--- Start ---

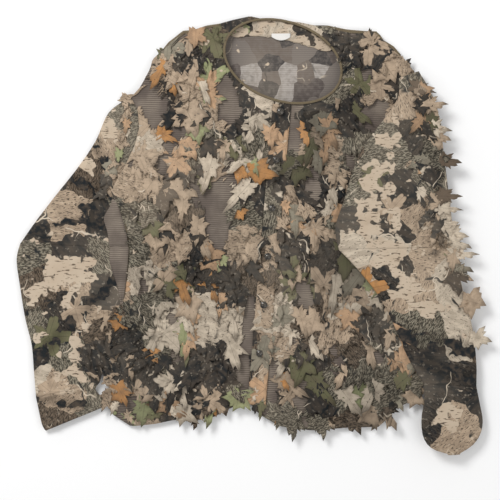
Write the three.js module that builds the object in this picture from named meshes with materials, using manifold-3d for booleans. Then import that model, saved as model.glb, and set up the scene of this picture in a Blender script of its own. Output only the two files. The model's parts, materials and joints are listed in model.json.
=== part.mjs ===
// A leaf-cut camouflage jacket, laid flat on its back with one sleeve beside the body and one across it.
//
// Frame: millimetres, +Z up from the table, +Y towards the neck, +X towards the wearer's left sleeve.
// The origin is under the middle of the whole laid-out jacket, on the table.
// "left" and "right" are the wearer's.
//
// Every cloth layer is a plain slab of its own thickness. From the table up: the back's leaf layer, the
// back mesh, the hollow the wearer's body fills, the front mesh, the front's leaf layer, and the button
// placket. The right sleeve lies on the table beside the body, the left one on top of the left front.

import * as THREE from "three";
import { mergeVertices } from "three/addons/utils/BufferGeometryUtils.js";
import Module from "manifold-3d";

// ---- driving dimensions -------------------------------------------------------------------------

const SEAT = 0.3; // gap between two pieces that touch
const RUN = 1.0; // gap round a piece that swings

// body of the jacket, as laid
const BODY_LEFT = 290;
const BODY_RIGHT = -258; // at the hem
const ARMPIT_GAP = 3; // between the right side's armpit and the sleeve's shoulder end
const HEM_TAIL = -340; // the lowest part of each curved front tail
const HEM_SIDE = -292; // where the tails meet the side seams and the placket
const NECK_TOP = 377; // top of the back neck
const SHOULDER_DROP = 44; // how far a shoulder point lies below the back neck
const SHOULDER_LEFT = 246;
const SHOULDER_RIGHT = -170;
const ARMPIT = 75;

// neck opening: an ellipse, turned a little because the jacket was laid down a little turned
const NECK = { x: 44, y: 298, halfLength: 108, halfWidth: 72, turn: -0.33 };
const BINDING_WIDTH = 8;

// the front edge line, and the lines that the two opened fronts fold along, parallel to it
const FRONT_EDGE_X = 30; // where the front edge crosses the neck
const FRONT_EDGE_Y = 218;
const FRONT_LEAN = 0.085; // how far the line leans, in mm across for each mm up
const PLACKET_WIDTH = 32;
const PLACKET_LAP = 4; // the top placket reaches this far over the left front's cloth
const LEFT_FOLD = 120; // from the front edge to the left front's fold
const RIGHT_FOLD = -90;

// thicknesses and heights
const LEAF_LAYER = 3.6; // the leaf-cut cloth with its curled flaps
const MESH = 3; // the base mesh with its seam turnings
const BODY_HOLLOW = 7.3;
const PLACKET = 2;
const SLEEVE_CLOTH = 3;
const SLEEVE_HOLLOW = 6.7;
const TABLE_GAP = 1; // the right sleeve lies this far clear of the table, on its creases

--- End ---

__Aim__. Extract each line from the listing above, please, and repeat it exactly.

__Finished answer__.
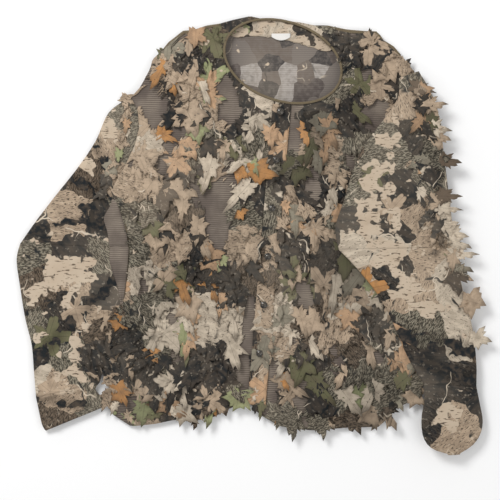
Write the three.js module that builds the object in this picture from named meshes with materials, using manifold-3d for booleans. Then import that model, saved as model.glb, and set up the scene of this picture in a Blender script of its own. Output only the two files. The model's parts, materials and joints are listed in model.json.
=== part.mjs ===
// A leaf-cut camouflage jacket, laid flat on its back with one sleeve beside the body and one across it.
//
// Frame: millimetres, +Z up from the table, +Y towards the neck, +X towards the wearer's left sleeve.
// The origin is under the middle of the whole laid-out jacket, on the table.
// "left" and "right" are the wearer's.
//
// Every cloth layer is a plain slab of its own thickness. From the table up: the back's leaf layer, the
// back mesh, the hollow the wearer's body fills, the front mesh, the front's leaf layer, and the button
// placket. The right sleeve lies on the table beside the body, the left one on top of the left front.

import * as THREE from "three";
import { mergeVertices } from "three/addons/utils/BufferGeometryUtils.js";
import Module from "manifold-3d";

// ---- driving dimensions -------------------------------------------------------------------------

const SEAT = 0.3; // gap between two pieces that touch
const RUN = 1.0; // gap round a piece that swings

// body of the jacket, as laid
const BODY_LEFT = 290;
const BODY_RIGHT = -258; // at the hem
const ARMPIT_GAP = 3; // between the right side's armpit and the sleeve's shoulder end
const HEM_TAIL = -340; // the lowest part of each curved front tail
const HEM_SIDE = -292; // where the tails meet the side seams and the placket
const NECK_TOP = 377; // top of the back neck
const SHOULDER_DROP = 44; // how far a shoulder point lies below the back neck
const SHOULDER_LEFT = 246;
const SHOULDER_RIGHT = -170;
const ARMPIT = 75;

// neck opening: an ellipse, turned a little because the jacket was laid down a little turned
const NECK = { x: 44, y: 298, halfLength: 108, halfWidth: 72, turn: -0.33 };
const BINDING_WIDTH = 8;

// the front edge line, and the lines that the two opened fronts fold along, parallel to it
const FRONT_EDGE_X = 30; // where the front edge crosses the neck
const FRONT_EDGE_Y = 218;
const FRONT_LEAN = 0.085; // how far the line leans, in mm across for each mm up
const PLACKET_WIDTH = 32;
const PLACKET_LAP = 4; // the top placket reaches this far over the left front's cloth
const LEFT_FOLD = 120; // from the front edge to the left front's fold
const RIGHT_FOLD = -90;

// thicknesses and heights
const LEAF_LAYER = 3.6; // the leaf-cut cloth with its curled flaps
const MESH = 3; // the base mesh with its seam turnings
const BODY_HOLLOW = 7.3;
const PLACKET = 2;
const SLEEVE_CLOTH = 3;
const SLEEVE_HOLLOW = 6.7;
const TABLE_GAP = 1; // the right sleeve lies this far clear of the table, on its creases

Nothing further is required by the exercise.